_Written instruction:_ Lines from the one containing "obj.data = obj.data.copy()" through the last line of the data are to be repeated word for word, both ends included.

_Information provided:_
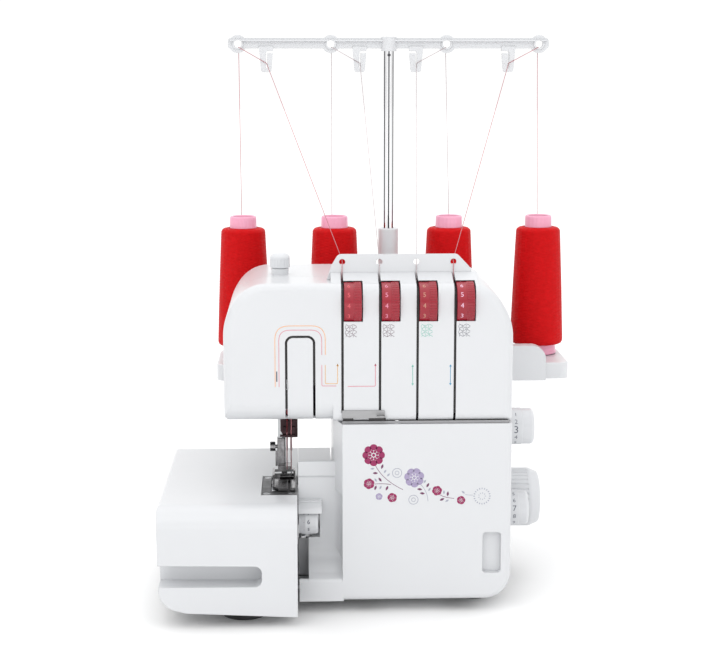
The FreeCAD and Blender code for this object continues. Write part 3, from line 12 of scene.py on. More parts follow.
import bmesh
import bpy
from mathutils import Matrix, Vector


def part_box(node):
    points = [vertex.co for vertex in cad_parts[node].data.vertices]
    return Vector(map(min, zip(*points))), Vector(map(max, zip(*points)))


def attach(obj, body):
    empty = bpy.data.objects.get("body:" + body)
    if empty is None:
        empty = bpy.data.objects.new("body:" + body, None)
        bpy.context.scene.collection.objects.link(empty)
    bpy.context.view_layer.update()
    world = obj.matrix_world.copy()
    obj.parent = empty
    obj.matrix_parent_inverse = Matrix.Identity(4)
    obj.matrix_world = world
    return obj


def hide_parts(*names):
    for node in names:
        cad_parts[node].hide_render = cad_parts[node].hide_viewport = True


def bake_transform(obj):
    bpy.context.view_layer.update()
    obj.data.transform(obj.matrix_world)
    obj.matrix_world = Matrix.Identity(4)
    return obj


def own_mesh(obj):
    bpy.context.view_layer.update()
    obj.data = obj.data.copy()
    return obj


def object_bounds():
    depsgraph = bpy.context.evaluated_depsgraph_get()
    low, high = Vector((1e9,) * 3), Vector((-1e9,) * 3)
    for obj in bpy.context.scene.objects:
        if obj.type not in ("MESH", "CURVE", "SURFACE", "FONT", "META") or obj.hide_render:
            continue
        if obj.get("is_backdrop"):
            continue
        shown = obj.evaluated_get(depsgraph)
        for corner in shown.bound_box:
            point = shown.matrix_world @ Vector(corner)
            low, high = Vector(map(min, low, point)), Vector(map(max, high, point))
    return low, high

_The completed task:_
    obj.data = obj.data.copy()
    return obj


def object_bounds():
    depsgraph = bpy.context.evaluated_depsgraph_get()
    low, high = Vector((1e9,) * 3), Vector((-1e9,) * 3)
    for obj in bpy.context.scene.objects:
        if obj.type not in ("MESH", "CURVE", "SURFACE", "FONT", "META") or obj.hide_render:
            continue
        if obj.get("is_backdrop"):
            continue
        shown = obj.evaluated_get(depsgraph)
        for corner in shown.bound_box:
            point = shown.matrix_world @ Vector(corner)
            low, high = Vector(map(min, low, point)), Vector(map(max, high, point))
    return low, high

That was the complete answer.